Flying fish were the gift that kept on giving and this was doubly true on this waveless afternoon when the surface was a mirror for the cloud formations above. The sky’s perfect reflection was only broken when a fish would shoot up from below, leaving the glass surface with a trailing footprint like a sinusoidal S, each of the bends looping out into concentric circles, small at first, then growing into a stream that echoed in the reflected clouds. They’d swim on the surface runway for a few metres then lift into the air and glide for a hundred metres or so till they were a tiny skipping stone that disappeared behind a distant ripple.
Sometime later I was taking a panorama, trying to capture the blueness, and caught a cream colour in the corner of my eye. I looked down and saw my first shark. It was around a metre and a half long, gliding as if in free-fall alongside the ship, moving its tail casually, going through the motions for show. In a ‘boy who cried wolf’ scenario, I said ‘shark, shark’, but scepticism got the better of my deck mates who missed the delightful thing. And thus our trend for animal patterns was formed: Jelly, turtle, shark, jelly, turtle…shark! (This sequence happened at least twice.)

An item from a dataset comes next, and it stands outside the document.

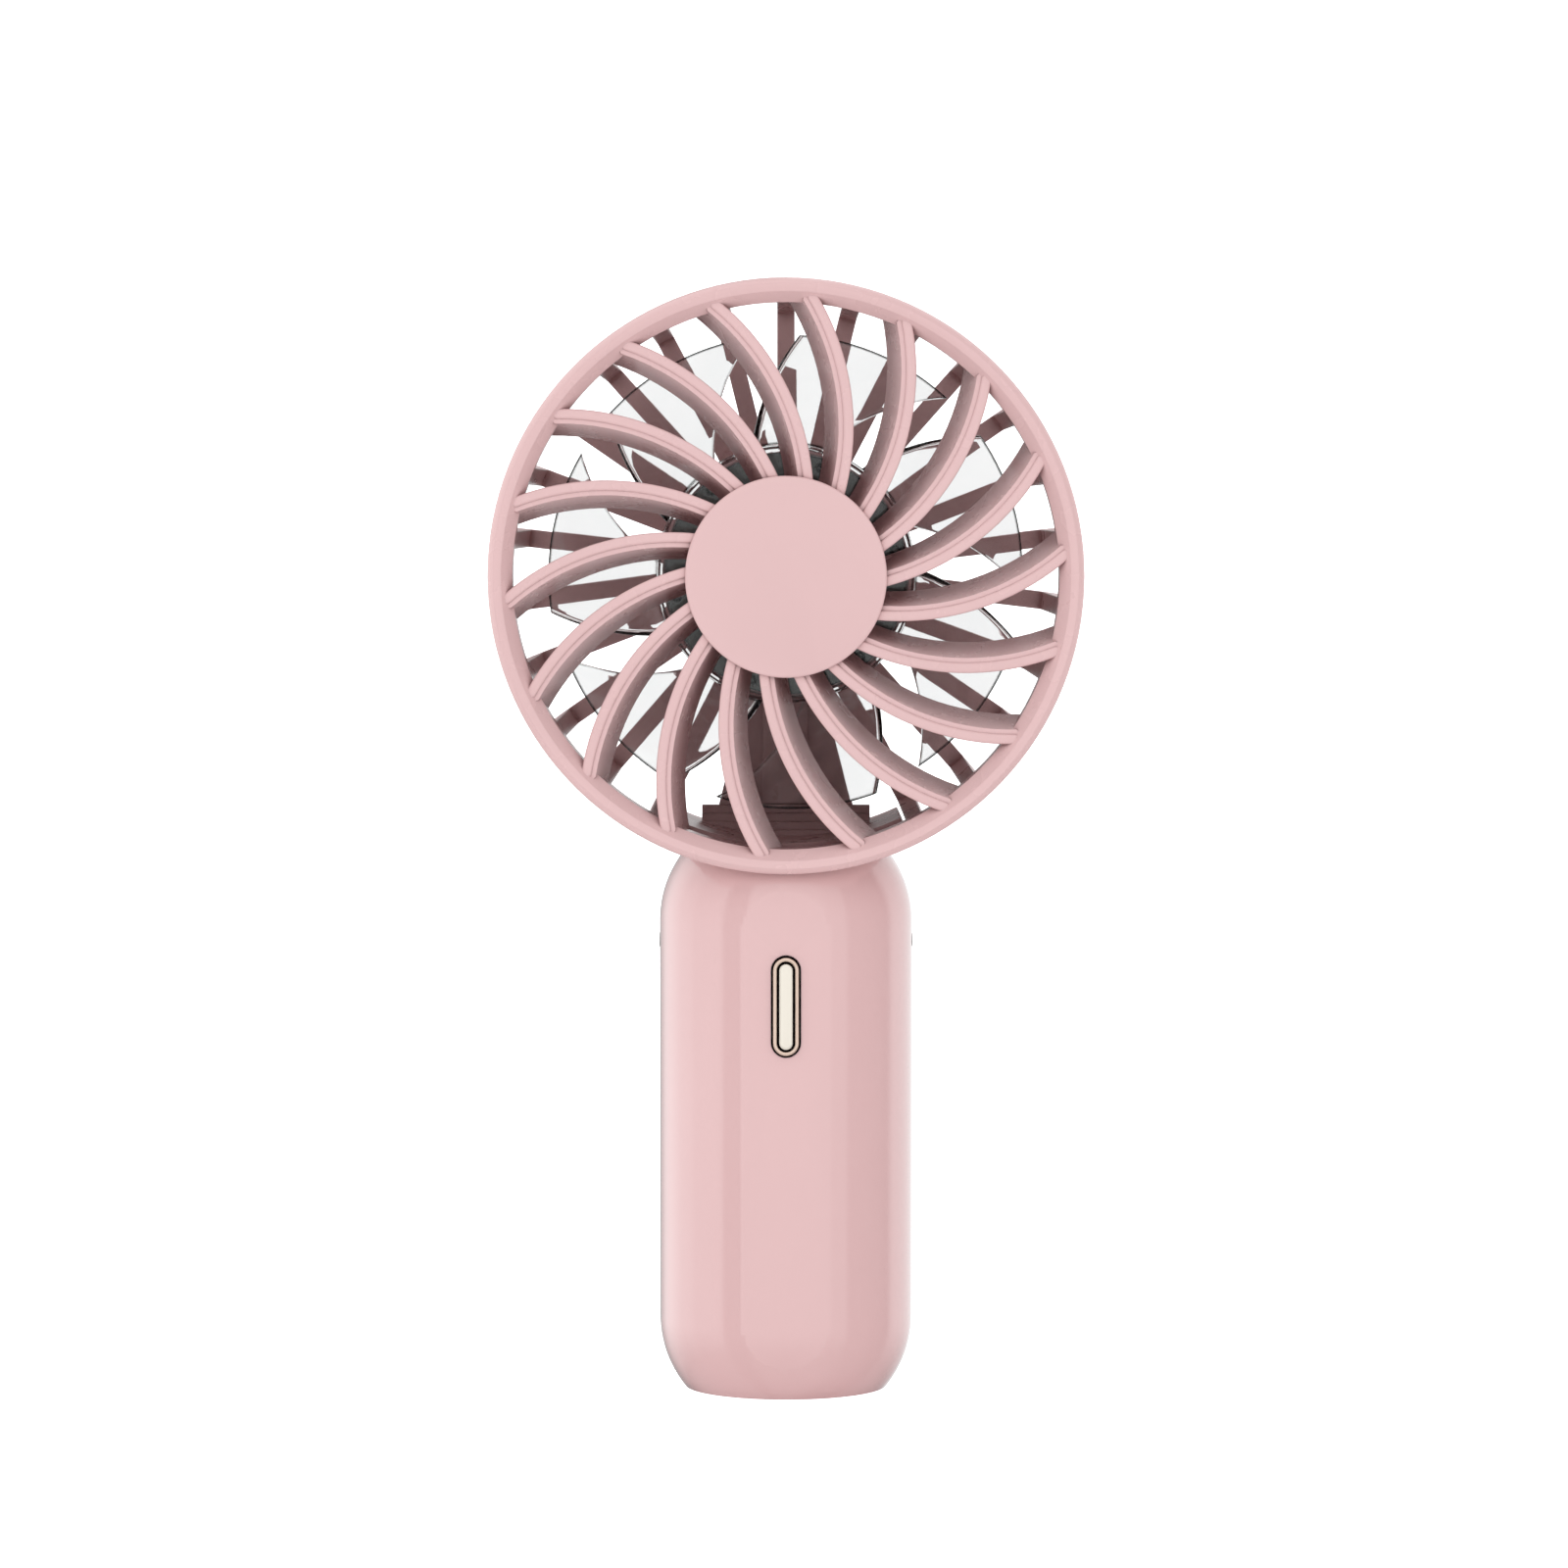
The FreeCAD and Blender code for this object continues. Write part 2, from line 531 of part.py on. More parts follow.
def stator():
    """Toothed core: a round body with narrow teeth that end in wide shoes."""
    front, back = "0 - stator_front", "stator_back"
    tooth = padded("YZ_Plane", [(front, "tooth_root - 0.5"), (front, "shoe_inner + 0.4"),
                                (back, "shoe_inner + 0.4"), (back, "tooth_root - 0.5")], "tooth_width")
    shoe = padded("YZ_Plane", [(front, "shoe_inner"), (front, "stator_radius + 0.5"),
                               (back, "stator_radius + 0.5"), (back, "shoe_inner")], "shoe_half * 2")
    teeth = join(ring_of(tooth, "tooth_count"), ring_of(shoe, "tooth_count"))
    core = join(common(teeth, rod("stator_radius", front, back)), rod("tooth_root", front, back))
    return head_node(cut(core, rod("stator_bore", front + " - 1", back + " + 1")), "stator_core")


def windings():
    """One coil round each pole."""
    half = size("coil_half")
    low, high = -size("coil_front"), size("coil_back")
    inner, outer = size("coil_inner"), size("coil_outer")
    block = Part.makeBox(2 * half, high - low, outer - inner, Vector(-half, low, inner))
    uprights = [edge for edge in block.Edges if abs(edge.tangentAt(0).z) > 0.9]
    rounded = block.makeFillet(size("coil_round"), uprights)
    gap = size("running_gap")
    core = size("tooth_width") / 2 + gap
    core_low = -size("stator_front") - gap
    core_deep = size("stator_back") - core_low + gap
    window = Part.makeBox(2 * core, core_deep, outer, Vector(-core, core_low, inner / 2))
    apex = Vector(0, low - 1, size("coil_gap"))
    spread = Vector(outer * math.tan(math.pi / size("tooth_count")), 0, 0)
    reach = apex + Vector(0, 0, outer)
    wedge = Part.Face(Part.makePolygon([apex, reach - spread, reach + spread, apex]))
    coil = rounded.common(wedge.extrude(Vector(0, high - low + 2, 0))).cut(window)
    return head_node(made("Coils", Part.makeCompound(around(coil, size("tooth_count")))), "stator_windings")


def motor_frame():
    base = turned([("tube_inner", "0 - tube_front"), ("tube_outer", "0 - tube_front"),
                   ("tube_outer", "base_front"), ("base_radius", "base_front"), ("base_radius", "base_back"),
                   ("tube_inner", "base_back")])
    holes = [rod("motor_screw_radius + running_gap", "base_front - 1", "base_back + 1", *spot)
             for spot in MOTOR_SCREWS]
    lead_hole = rod("lead_hole", "base_front - 1", "base_back + 1", "0", "0 - lead_hole_drop")
    head_node(cut(base, lead_hole, *holes), "motor_base")
    board = cut(rod("board_outer", "board_front", "board_back"),
                rod("board_inner", "board_front - 1", "board_back + 1"))
    head_node(board, "motor_board")
    screws = [join(rod("motor_screw_radius - running_gap", "board_back + 0.3", "cup_floor + 0.5", *spot),
                   rod("motor_screw_head", "cup_floor", "cup_floor + 1.4", *spot)) for spot in MOTOR_SCREWS]
    head_node(group(*screws), "motor_screws")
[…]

We’re not sure why the sea was so funny-looking that afternoon. Each day I get up and look out and its personality is different. In fact, most things are different each day, always surprising. I’ve learned too much to ever write down or pass on entirely, and I’ve only been on the ship for a fortnight. The researchers and crew that come on and off Investigator are sometimes at sea for eight week stints and have research experience stretching back decades. Their diversity of knowledge and relationship with the equipment on-board is overwhelming, which is just as well given the numbing complexity of the ocean system, the atmosphere, and the land and life that feeds into it. If we’re to conserve these precious things, we have to understand them through science; only by coming together, communicating, and cooperating can we do that effectively, and I’ve seen no better instance than on my trip with Investigator.